• Goal of the exercise: Copy exactly the lines from the one containing "for leaf in" through the one containing "for node in", both included, and nothing else.

• Stored data:
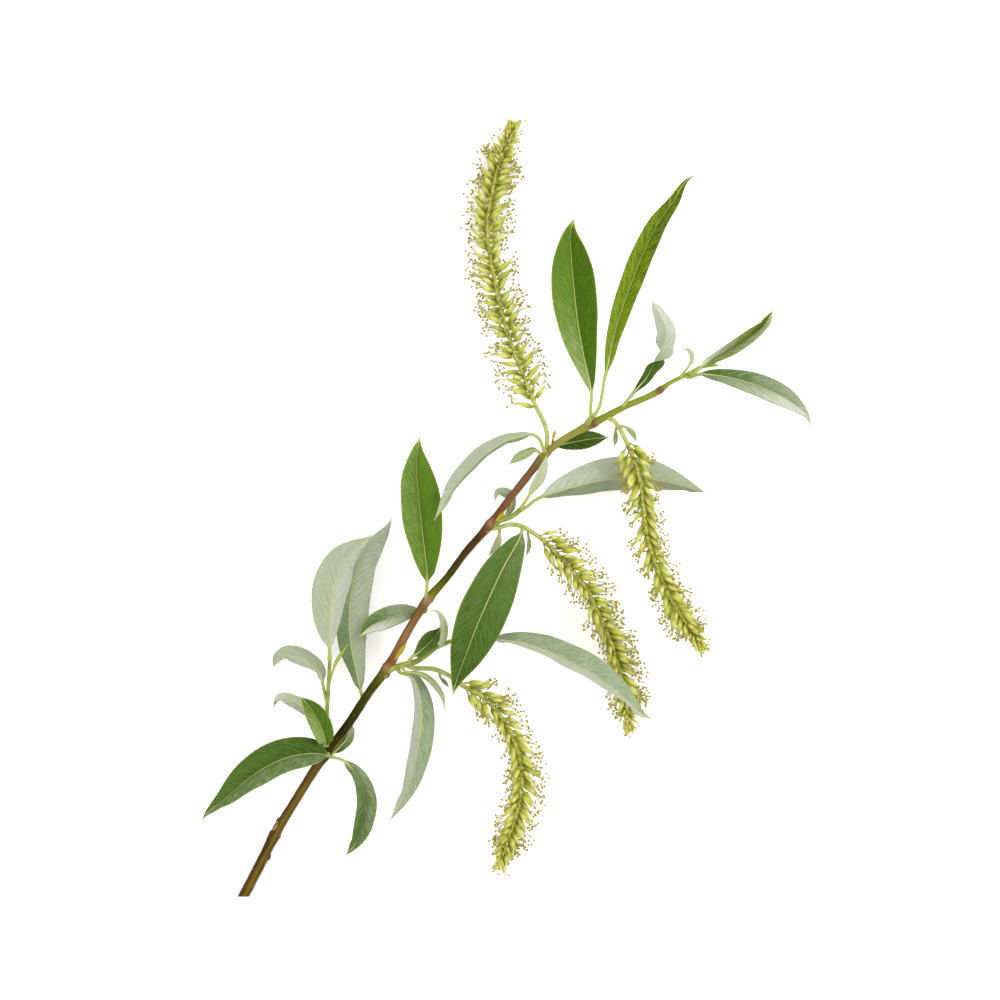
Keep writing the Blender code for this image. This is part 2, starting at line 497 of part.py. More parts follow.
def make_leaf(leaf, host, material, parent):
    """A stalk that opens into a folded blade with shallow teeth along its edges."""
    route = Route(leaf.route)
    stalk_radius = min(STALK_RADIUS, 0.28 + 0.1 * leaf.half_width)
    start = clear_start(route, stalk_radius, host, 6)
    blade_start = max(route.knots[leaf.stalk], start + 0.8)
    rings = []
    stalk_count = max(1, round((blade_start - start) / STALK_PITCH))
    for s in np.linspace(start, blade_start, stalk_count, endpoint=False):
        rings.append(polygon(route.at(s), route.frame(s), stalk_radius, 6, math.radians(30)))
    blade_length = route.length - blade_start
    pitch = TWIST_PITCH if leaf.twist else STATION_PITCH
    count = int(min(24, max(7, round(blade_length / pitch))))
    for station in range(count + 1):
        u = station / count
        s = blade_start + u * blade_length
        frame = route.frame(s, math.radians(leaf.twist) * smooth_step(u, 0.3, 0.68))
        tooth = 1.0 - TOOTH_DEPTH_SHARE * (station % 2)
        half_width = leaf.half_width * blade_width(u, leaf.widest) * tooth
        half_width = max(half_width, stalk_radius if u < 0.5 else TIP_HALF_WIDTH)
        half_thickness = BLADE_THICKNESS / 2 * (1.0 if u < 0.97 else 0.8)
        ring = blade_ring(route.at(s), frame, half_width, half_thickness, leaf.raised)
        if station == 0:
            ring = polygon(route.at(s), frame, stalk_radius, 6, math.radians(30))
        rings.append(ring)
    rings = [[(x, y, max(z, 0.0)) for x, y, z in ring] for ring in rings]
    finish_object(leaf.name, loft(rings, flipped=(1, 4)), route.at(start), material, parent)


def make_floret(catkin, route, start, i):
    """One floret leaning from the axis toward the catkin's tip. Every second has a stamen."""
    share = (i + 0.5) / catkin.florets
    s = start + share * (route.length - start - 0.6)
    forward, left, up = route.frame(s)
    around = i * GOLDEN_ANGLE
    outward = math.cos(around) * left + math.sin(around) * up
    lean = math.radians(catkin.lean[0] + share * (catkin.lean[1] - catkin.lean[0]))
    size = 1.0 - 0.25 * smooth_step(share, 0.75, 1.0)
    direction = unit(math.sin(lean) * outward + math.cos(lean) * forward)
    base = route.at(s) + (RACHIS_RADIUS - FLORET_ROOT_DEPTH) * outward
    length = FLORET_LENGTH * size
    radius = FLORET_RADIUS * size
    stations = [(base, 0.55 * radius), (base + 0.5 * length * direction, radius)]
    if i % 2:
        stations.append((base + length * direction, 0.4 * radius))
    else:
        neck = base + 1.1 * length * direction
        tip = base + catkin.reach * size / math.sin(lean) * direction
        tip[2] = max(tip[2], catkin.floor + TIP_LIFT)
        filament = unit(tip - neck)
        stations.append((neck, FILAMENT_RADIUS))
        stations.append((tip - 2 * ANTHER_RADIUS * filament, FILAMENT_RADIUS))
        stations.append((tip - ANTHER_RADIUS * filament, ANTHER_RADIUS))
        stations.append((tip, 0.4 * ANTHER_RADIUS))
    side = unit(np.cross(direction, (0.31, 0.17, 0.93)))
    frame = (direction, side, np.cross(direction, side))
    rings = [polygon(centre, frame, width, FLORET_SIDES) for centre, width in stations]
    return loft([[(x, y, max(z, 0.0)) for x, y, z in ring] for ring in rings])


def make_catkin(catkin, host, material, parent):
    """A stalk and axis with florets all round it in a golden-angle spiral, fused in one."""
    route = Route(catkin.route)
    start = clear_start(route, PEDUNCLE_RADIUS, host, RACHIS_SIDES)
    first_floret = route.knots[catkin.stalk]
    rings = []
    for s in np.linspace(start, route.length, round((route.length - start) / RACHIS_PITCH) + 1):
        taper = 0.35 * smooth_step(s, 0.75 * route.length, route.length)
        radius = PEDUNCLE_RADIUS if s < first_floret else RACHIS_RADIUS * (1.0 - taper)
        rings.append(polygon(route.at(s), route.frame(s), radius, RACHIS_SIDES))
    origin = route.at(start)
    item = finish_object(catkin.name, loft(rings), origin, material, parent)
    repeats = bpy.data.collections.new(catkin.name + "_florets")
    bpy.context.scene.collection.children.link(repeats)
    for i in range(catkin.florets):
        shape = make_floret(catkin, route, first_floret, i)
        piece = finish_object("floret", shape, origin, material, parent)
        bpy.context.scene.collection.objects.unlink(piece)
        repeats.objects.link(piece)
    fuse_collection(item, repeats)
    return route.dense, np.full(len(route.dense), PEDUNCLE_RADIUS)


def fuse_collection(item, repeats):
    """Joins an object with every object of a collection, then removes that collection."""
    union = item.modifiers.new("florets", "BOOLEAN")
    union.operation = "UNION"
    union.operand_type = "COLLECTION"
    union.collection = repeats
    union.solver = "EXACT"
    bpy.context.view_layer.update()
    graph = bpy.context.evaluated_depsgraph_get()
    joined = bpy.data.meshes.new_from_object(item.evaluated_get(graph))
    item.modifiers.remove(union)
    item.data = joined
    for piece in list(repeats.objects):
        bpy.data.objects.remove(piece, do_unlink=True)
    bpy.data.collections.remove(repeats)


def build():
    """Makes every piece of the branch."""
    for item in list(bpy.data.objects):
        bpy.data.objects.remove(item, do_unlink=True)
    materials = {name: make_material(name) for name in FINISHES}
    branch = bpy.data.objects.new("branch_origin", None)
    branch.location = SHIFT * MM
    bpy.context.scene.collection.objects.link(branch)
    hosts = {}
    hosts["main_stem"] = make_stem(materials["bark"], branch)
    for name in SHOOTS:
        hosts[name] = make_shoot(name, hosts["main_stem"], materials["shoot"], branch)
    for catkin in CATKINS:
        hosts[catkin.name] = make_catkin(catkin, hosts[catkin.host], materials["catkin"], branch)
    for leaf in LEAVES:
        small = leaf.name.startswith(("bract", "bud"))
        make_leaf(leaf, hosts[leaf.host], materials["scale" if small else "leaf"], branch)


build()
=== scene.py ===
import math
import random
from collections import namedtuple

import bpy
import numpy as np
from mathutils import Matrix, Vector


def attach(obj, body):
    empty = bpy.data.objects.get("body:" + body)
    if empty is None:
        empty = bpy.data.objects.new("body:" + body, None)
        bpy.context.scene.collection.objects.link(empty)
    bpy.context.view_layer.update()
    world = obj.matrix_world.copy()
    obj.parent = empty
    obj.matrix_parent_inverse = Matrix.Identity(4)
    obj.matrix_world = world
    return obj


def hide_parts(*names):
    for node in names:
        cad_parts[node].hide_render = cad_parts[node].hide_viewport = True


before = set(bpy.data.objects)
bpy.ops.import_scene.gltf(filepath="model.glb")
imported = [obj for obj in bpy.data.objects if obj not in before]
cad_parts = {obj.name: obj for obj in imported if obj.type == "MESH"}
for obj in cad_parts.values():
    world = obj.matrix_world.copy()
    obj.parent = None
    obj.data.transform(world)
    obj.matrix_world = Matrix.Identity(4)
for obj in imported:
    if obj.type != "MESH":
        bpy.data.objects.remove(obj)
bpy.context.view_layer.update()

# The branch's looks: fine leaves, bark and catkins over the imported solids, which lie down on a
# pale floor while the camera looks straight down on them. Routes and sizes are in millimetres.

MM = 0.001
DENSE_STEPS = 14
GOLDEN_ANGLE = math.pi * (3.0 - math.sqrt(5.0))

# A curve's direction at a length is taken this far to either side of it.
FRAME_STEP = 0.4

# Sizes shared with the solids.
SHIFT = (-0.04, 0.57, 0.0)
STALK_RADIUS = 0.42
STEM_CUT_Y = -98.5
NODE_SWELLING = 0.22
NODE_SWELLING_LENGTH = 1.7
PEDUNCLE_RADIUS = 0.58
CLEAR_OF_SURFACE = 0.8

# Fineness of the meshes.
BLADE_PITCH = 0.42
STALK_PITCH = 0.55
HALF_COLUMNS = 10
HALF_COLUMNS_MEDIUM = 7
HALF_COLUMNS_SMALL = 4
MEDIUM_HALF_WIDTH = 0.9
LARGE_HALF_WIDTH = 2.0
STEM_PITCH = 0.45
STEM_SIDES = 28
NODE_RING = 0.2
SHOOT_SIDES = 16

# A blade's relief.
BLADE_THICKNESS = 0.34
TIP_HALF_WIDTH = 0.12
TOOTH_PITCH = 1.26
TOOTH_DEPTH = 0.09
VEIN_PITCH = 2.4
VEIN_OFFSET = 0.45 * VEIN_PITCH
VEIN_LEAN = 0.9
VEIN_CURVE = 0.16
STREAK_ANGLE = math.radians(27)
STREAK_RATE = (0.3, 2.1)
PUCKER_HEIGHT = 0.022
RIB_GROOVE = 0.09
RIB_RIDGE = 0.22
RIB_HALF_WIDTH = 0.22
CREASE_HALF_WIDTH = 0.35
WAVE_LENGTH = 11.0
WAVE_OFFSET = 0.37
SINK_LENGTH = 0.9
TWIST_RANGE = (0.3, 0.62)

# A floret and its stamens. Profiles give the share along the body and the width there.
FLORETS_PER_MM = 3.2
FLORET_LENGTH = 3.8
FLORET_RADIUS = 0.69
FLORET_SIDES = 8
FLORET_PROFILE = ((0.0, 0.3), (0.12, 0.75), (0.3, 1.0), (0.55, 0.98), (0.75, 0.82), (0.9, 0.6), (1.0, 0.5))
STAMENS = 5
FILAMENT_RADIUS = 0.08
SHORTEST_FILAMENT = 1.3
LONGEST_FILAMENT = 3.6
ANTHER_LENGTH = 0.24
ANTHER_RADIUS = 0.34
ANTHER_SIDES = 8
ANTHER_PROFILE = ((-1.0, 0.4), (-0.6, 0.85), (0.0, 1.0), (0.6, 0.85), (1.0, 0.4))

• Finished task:
    for leaf in LEAVES:
        small = leaf.name.startswith(("bract", "bud"))
        make_leaf(leaf, hosts[leaf.host], materials["scale" if small else "leaf"], branch)


build()
=== scene.py ===
import math
import random
from collections import namedtuple

import bpy
import numpy as np
from mathutils import Matrix, Vector


def attach(obj, body):
    empty = bpy.data.objects.get("body:" + body)
    if empty is None:
        empty = bpy.data.objects.new("body:" + body, None)
        bpy.context.scene.collection.objects.link(empty)
    bpy.context.view_layer.update()
    world = obj.matrix_world.copy()
    obj.parent = empty
    obj.matrix_parent_inverse = Matrix.Identity(4)
    obj.matrix_world = world
    return obj


def hide_parts(*names):
    for node in names:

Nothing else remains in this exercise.